In its current state, MongoDB is a database that can handle heterogeneous workloads ranging from startup Minimum Viable Product (MVP) and Proof of Concept (PoC) to enterprise applications with hundreds of servers.

 

MongoDB for SQL developers

MongoDB was developed in the Web 2.0 era. By then, most developers were using SQL or object-relational mapping (ORM) tools from their language of choice to access RDBMS data. As such, these developers needed an easy way to get acquainted with MongoDB from their relational background.

Thankfully, there have been several attempts at making SQL-to-MongoDB cheat sheets that explain the MongoDB terminology in SQL terms.
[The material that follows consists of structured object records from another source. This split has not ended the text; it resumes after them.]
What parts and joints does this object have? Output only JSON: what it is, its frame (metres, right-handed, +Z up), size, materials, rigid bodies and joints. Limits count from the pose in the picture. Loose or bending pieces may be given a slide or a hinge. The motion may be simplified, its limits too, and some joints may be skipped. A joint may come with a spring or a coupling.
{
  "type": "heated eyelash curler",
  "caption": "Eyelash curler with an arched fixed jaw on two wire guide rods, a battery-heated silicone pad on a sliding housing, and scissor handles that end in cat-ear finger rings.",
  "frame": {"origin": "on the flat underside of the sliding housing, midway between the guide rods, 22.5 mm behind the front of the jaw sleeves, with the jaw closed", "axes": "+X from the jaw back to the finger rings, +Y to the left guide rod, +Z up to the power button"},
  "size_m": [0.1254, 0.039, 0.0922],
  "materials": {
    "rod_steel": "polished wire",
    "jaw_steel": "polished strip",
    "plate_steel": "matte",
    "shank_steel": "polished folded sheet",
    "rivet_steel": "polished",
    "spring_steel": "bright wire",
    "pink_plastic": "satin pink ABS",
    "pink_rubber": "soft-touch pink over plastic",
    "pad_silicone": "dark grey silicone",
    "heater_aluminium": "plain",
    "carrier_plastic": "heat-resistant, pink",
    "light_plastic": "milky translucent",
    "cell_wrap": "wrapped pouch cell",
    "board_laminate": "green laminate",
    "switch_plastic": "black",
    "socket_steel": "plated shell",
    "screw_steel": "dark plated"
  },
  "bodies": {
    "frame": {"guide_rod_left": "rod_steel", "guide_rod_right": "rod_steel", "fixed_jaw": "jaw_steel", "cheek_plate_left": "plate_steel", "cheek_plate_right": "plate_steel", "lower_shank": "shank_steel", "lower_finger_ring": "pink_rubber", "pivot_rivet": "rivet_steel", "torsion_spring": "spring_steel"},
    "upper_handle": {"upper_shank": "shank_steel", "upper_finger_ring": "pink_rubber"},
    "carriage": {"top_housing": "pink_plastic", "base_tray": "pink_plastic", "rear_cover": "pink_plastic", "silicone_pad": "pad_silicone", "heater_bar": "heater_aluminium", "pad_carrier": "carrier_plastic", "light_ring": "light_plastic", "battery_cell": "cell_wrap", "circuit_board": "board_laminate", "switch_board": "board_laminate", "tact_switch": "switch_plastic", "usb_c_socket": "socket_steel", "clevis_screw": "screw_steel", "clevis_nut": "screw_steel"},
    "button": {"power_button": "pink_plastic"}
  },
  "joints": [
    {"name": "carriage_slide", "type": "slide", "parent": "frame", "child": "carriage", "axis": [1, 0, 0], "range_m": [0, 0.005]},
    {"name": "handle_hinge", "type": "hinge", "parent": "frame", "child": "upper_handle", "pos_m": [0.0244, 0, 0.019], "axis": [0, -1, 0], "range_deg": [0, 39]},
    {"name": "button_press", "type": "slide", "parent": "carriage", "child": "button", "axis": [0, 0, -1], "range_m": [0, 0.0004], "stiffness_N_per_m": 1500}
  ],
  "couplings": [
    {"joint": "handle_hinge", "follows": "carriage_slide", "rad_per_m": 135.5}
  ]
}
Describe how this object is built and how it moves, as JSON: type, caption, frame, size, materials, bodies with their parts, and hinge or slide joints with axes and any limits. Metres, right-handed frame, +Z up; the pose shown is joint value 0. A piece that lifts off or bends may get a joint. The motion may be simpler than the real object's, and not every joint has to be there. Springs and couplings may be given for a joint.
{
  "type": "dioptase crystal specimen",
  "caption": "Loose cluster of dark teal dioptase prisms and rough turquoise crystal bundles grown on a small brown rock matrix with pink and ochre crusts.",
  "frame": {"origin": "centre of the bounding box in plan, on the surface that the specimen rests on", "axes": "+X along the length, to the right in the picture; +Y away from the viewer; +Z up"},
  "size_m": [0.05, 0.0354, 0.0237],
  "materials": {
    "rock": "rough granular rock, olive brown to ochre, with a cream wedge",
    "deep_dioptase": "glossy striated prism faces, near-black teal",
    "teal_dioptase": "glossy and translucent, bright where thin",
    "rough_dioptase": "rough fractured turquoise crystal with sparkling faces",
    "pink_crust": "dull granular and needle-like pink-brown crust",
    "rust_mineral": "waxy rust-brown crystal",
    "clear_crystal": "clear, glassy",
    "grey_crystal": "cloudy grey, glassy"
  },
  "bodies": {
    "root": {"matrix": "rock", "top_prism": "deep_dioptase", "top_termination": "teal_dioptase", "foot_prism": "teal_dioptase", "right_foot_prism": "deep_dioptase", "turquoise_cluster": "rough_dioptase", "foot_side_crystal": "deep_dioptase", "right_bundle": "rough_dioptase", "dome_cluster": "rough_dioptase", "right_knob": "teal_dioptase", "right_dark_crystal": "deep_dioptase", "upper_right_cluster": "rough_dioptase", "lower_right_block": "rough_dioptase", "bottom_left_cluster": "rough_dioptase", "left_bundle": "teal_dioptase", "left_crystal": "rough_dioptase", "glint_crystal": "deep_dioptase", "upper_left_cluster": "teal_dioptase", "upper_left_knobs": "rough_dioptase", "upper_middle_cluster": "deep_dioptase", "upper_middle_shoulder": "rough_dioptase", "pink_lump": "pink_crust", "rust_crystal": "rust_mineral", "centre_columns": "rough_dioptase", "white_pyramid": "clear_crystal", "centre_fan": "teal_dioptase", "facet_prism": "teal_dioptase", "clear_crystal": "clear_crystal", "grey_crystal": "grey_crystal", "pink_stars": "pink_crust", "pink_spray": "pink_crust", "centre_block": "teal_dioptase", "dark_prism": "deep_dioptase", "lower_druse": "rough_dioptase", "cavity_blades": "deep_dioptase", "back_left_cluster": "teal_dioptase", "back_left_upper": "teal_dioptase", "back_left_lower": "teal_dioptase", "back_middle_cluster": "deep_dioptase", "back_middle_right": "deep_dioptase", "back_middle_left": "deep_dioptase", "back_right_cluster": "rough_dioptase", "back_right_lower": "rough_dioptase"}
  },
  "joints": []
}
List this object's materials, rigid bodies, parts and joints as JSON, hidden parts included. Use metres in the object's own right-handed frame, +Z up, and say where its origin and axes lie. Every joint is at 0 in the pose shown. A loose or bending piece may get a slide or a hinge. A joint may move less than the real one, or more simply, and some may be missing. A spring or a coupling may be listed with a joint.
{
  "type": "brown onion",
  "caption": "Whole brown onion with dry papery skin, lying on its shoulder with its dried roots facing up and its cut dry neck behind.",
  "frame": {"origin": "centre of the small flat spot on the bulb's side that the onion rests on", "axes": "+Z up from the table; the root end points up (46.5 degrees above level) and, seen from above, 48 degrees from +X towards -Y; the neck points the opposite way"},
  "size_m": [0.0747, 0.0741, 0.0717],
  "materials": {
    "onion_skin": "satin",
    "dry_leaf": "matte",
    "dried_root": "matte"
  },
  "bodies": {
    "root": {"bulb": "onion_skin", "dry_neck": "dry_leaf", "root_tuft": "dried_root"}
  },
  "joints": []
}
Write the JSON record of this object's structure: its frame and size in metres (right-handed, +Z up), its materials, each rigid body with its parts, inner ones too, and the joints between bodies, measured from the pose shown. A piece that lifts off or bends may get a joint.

On a higher level, we have the following:

  • Databases and indexes (SQL databases)
  • Collections (SQL tables)
  • Documents (SQL rows)
  • Fields (SQL columns)
  • Embedded and linked documents (SQL joins)

Further examples of common operations in SQL and their equivalents in MongoDB are shown in the following table:

Table 1.1 – Common operations in SQL/MongoDB

Table 1.1 – Common operations in SQL/MongoDB

A few more examples of common operations can be seen at https://s3.amazonaws.com/info-mongodb-com/sql_to_mongo.pdf.

Next, we will check out the features that MongoDB has brought for NoSQL developers.

 

MongoDB for NoSQL developers

As MongoDB has grown from being a niche database solution to the Swiss Army knife of NoSQL technologies, more developers are also coming to it from a NoSQL background.

Putting the SQL versus NoSQL differences aside, it is the users from the columnar-type databases that face the most challenges. With Cassandra and HBase being the most popular column-oriented database management systems, we will examine the differences between them and how a developer can migrate a system to MongoDB. The different features of MongoDB for NoSQL developers are listed as follows:

  • Flexibility: MongoDB’s notion of documents that can contain sub-documents nested in complex hierarchies is really expressive and flexible. This is similar to the comparison between MongoDB and SQL, with the added benefit that MongoDB can more easily map to plain old objects from any programming language, allowing for easy deployment and maintenance.
  • Flexible query model: A user can selectively index some parts of each document; query based on attribute values, regular expressions, or ranges; and have as many properties per object as needed by the application layer. Primary and secondary indexes, along with special types of indexes (such as sparse ones), can help greatly with query efficiency. Using a JavaScript shell with MapReduce makes it really easy for most developers (and many data analysts) to quickly take a look at data and get valuable insights.
  • Native aggregation: The aggregation framework provides an extract-transform-load (ETL) pipeline for users to extract and transform data from MongoDB, and either load it in a new format or export it from MongoDB to other data sources. This can also help data analysts and scientists to get the slice of data they need in performing data wrangling along the way.
  • Schema-less model: This is a result of MongoDB’s design philosophy to give applications the power and responsibility to interpret the different properties found in a collection’s documents. In contrast to Cassandra’s or HBase’s schema-based approach, in MongoDB, a developer can store and process dynamically generated attributes.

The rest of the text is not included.